A practical benchmark from the Centre for Alternative Technology: a flow of 100 liters per second dropping through just 2 meters can generate about 1 kilowatt. That’s a modest stream with a small drop, producing enough electricity to run several major appliances continuously. If your site has a 4-meter drop with the same flow, you’re looking at roughly 2 kilowatts. A stronger stream flowing at 200 liters per second over that same 2-meter drop also gets you to about 2 kilowatts.
You can estimate the raw power available at any site with a simple calculation: multiply the flow rate (in cubic meters per second) by the head (in meters) by 9.81 (the force of gravity). The result is the theoretical power in kilowatts before any losses. Real-world output will be lower, because no wheel captures 100% of the available energy.
How Wheel Design Affects Efficiency
Not all water wheels extract the same percentage of available energy. The three classic designs, each suited to different site conditions, vary significantly in efficiency.
- Overshot wheels are the most efficient. Water is fed to the top of the wheel and fills buckets that descend under gravity. These wheels work best with moderate to high head (2.5 to 10 meters) and relatively low flow rates. A well-built overshot wheel converts 80 to 90% of the water’s energy into mechanical rotation, and maintains that efficiency across a wide range of flow conditions.
- Breastshot wheels receive water at roughly the middle of the wheel. They’re a good compromise for sites with moderate head and moderate flow, typically reaching efficiencies in the 60 to 70% range.
- Undershot wheels sit in a flowing stream and are pushed by the current hitting paddles at the bottom. They need the least head but are the least efficient, often converting only 20 to 40% of the water’s energy. Some optimized undershot designs have reached around 60% efficiency in testing, but many real-world installations perform well below that.
These efficiency figures describe how well the wheel itself captures energy from the water. They don’t account for the additional losses that occur when you convert that mechanical rotation into electricity.
Losses Between the Wheel and the Outlet
A water wheel spins slowly, typically far too slowly to drive an electrical generator directly. You need a gearbox or belt drive to step up the rotational speed, and then a generator to convert that motion into electricity. Each step loses some energy to friction and heat.
A typical gearbox or belt system loses 5 to 15% of the mechanical energy passing through it. The generator itself converts mechanical energy to electricity at roughly 80 to 90% efficiency for small-scale units. Combined with the wheel’s own efficiency, you can expect the overall system (water to electricity) to deliver roughly 50 to 70% of the theoretical power available at your site if you’re using an overshot design, and considerably less with an undershot wheel.
This is one reason the U.S. Department of Energy notes that waterwheels, while still available, “aren’t very practical for generating electricity because of their slow speed and bulky structure.” Modern micro-hydro turbines spin much faster and couple more directly to generators, reducing these drivetrain losses. But for sites where simplicity, low cost, and durability matter more than peak output, water wheels remain a viable option.

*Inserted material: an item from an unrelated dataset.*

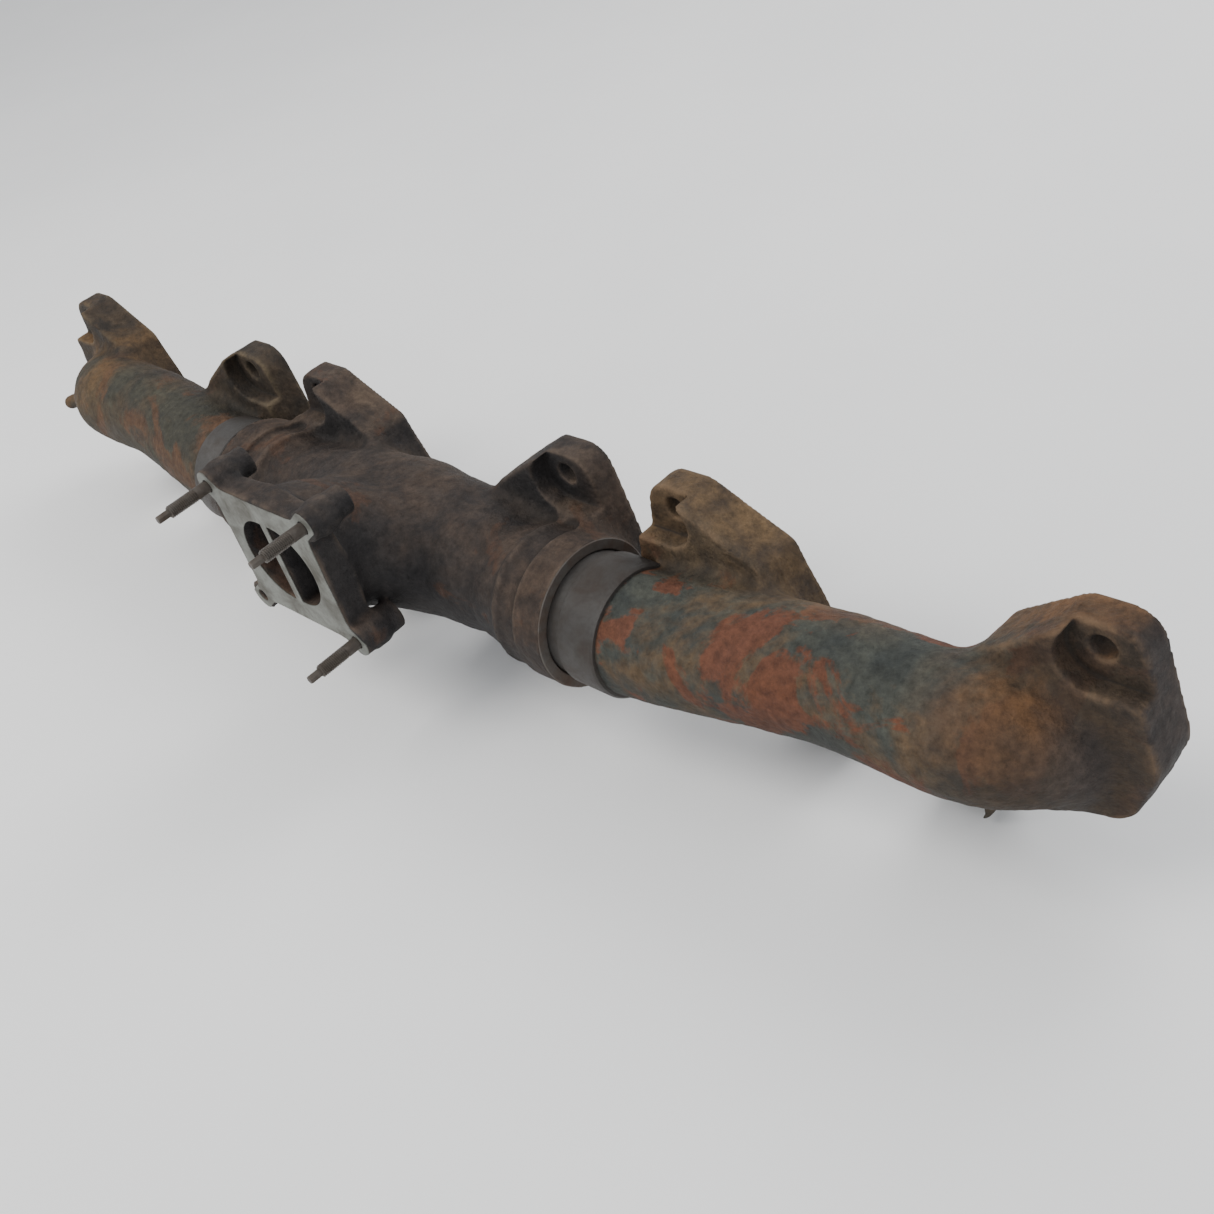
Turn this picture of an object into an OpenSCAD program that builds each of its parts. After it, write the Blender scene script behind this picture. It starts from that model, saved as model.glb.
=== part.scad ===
// Three-piece exhaust manifold for an in-line six-cylinder diesel engine.
// Frame: origin at the centre of the turbocharger flange face, +X along the engine
// towards cylinder 6, +Y towards the cylinder head, +Z up. All sizes in millimetres.
// The rear section is drawn on the +X side and the front section is its counterpart on -X.

/* [Layout] */
// Distance between neighbouring cylinder ports
port_pitch = 160; // [150:1:200]
// Distance from the turbocharger flange face to the cylinder head face
head_reach = 140; // [130:1:180]
// Distance that the row of ports lies towards cylinder 6 from the turbocharger flange centre
row_x = 8.5; // [0:0.5:12]
// Drop of the port centres below the turbocharger flange centre
port_drop = 42; // [30:1:60]
// Distance from the head face to the log axis in the centre section
log_standoff = 59; // [54:0.5:75]
// Rise of the log axis above the port centres in the centre section
log_rise = 5.5; // [0:0.5:15]

/* [Port flanges] */
// Thickness of a port flange
flange_t = 30; // [20:1:36]
// Thickness left under the head of a flange bolt
seat_t = 18; // [12:1:19]
// Diameter of the recess for the bolt head
seat_d = 33; // [28:1:36]
// Diameter of a flange bolt hole
bolt_hole_d = 12.5; // [10:0.5:14]
// Distance of a bolt hole to the side of the port centre
bolt_side = 39; // [36:1:48]
// Distance of a bolt hole above or below the port centre
bolt_height = 60; // [56:1:66]
// Distance from a bolt hole's centre to the flange's upper or lower edge
boss_top = 13; // [12:0.5:18]
// Distance from a bolt hole's centre to the flange's side edge
boss_side = 17; // [15:0.5:20]
// Half width of a flange on the side of its upper bolt
flange_side = 67; // [63:1:70]
// Distance from the port centre to the upper shoulder of flanges 1, 3 and 5
shoulder_odd = 24; // [20:1:32]
// Distance from the port centre to the upper shoulder of flanges 2, 4 and 6
shoulder_even = 13; // [10:1:32]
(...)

Small-Scale and Residential Output
Microhydropower systems, the category that includes most water wheels used by homeowners, farmers, and small businesses, generally produce up to 100 kilowatts. In practice, most residential water wheel installations fall in the 1 to 5 kilowatt range. That’s enough to offset or eliminate a household electricity bill if the stream flows reliably year-round.
The advantage of hydro over solar or wind is consistency. A water wheel on a perennial stream generates power 24 hours a day, every day, as long as the water flows. A 2-kilowatt water wheel running continuously produces about 48 kilowatt-hours per day, which is more than the average U.S. household uses (about 30 kWh per day). Even a modest 1-kilowatt system running around the clock generates 24 kWh daily.
Seasonal variation matters, though. Many streams slow to a fraction of their peak flow during dry months. If your stream’s flow drops by half in summer, your power output drops by half too. Sizing a system based on your lowest expected flow, rather than your best-case scenario, gives you a more realistic picture of what to count on.
How Large Water Wheels Compare
To put small-scale numbers in perspective, the largest surviving historical water wheel is the Great Laxey Wheel on the Isle of Man, built in 1854. At 22 meters (72 feet) in diameter, it produced an estimated 200 horsepower, or about 150 kilowatts. That’s an exceptional case, purpose-built for industrial mine pumping with an enormous structure and dedicated water supply.
During the 18th and 19th centuries, engineers like Poncelet, Sagebien, and Zuppinger progressively refined water wheel designs for industrial use. The Zuppinger wheel, patented in 1833, represented the peak of efficiency for the technology. These large industrial wheels commonly produced 5 to 75 kilowatts, powering mills, forges, and factories across Europe and North America before steam engines and then hydroelectric turbines replaced them.
Estimating Your Site’s Potential
If you have a stream on your property and want a rough estimate of what a water wheel could produce, you need two measurements. First, find the head: the vertical drop available where you’d install the wheel. Even a few meters is enough. Second, estimate the flow rate by timing how quickly your stream fills a container of known volume, or by measuring the stream’s cross-section and current speed.
Multiply your flow rate (in cubic meters per second) by the head (in meters) by 9.81 to get the gross power in kilowatts. Then multiply by your expected system efficiency: around 0.5 to 0.65 for an overshot wheel with generator, or 0.2 to 0.4 for an undershot setup. The result is a reasonable estimate of electrical output.
For example, a stream flowing at 50 liters per second (0.05 cubic meters per second) over a 3-meter drop gives you about 1.47 kilowatts of gross power. With an efficient overshot wheel and generator (say 60% overall efficiency), you’d get roughly 880 watts of electricity, enough to run a small cabin’s essential loads continuously.